A creamy, spiced tempeh tikka masala made in the Instant Pot. Rich, comforting, and weeknight-easy.
1 block tempeh, cubed
1 small onion, chopped
2 cloves garlic, minced
1 inch fresh ginger, grated (or 1 tsp powdered)
1 tsp garam masala
1/2 tsp ground turmeric
1/2 tsp ground cumin
1/4 tsp chili flakes (optional)
1 can diced tomatoes (14 oz)
1 can full-fat coconut milk (14 oz)
Salt and pepper to taste
1 tbsp oil (optional)
Cashew cream (optional, for garnish)
1. Optionally steam tempeh for 5–10 minutes to reduce bitterness.
2. Set Instant Pot to “Sauté.” Add oil, onion, and a pinch of salt. Sauté until softened.

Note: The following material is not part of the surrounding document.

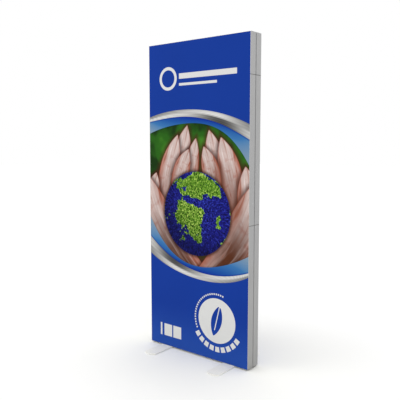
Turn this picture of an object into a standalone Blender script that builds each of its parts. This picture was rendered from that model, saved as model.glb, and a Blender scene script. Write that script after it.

3. Add garlic and ginger. Cook 1 minute more.
4. Add spices, stir briefly to toast.
5. Add tempeh, diced tomatoes, and coconut milk. Stir well.
6. Seal lid. Pressure cook on High for 6 minutes. Natural release for 5 minutes, then quick release.
7. Open lid, stir, and adjust seasoning. Add cashew cream if desired.
8. Serve hot with basmati rice or naan.
Steaming tempeh first greatly improves flavor.
For extra creaminess, add a swirl of cashew cream at the end.
Leftovers taste even better the next day.
Great with fresh cilantro or lemon juice on top.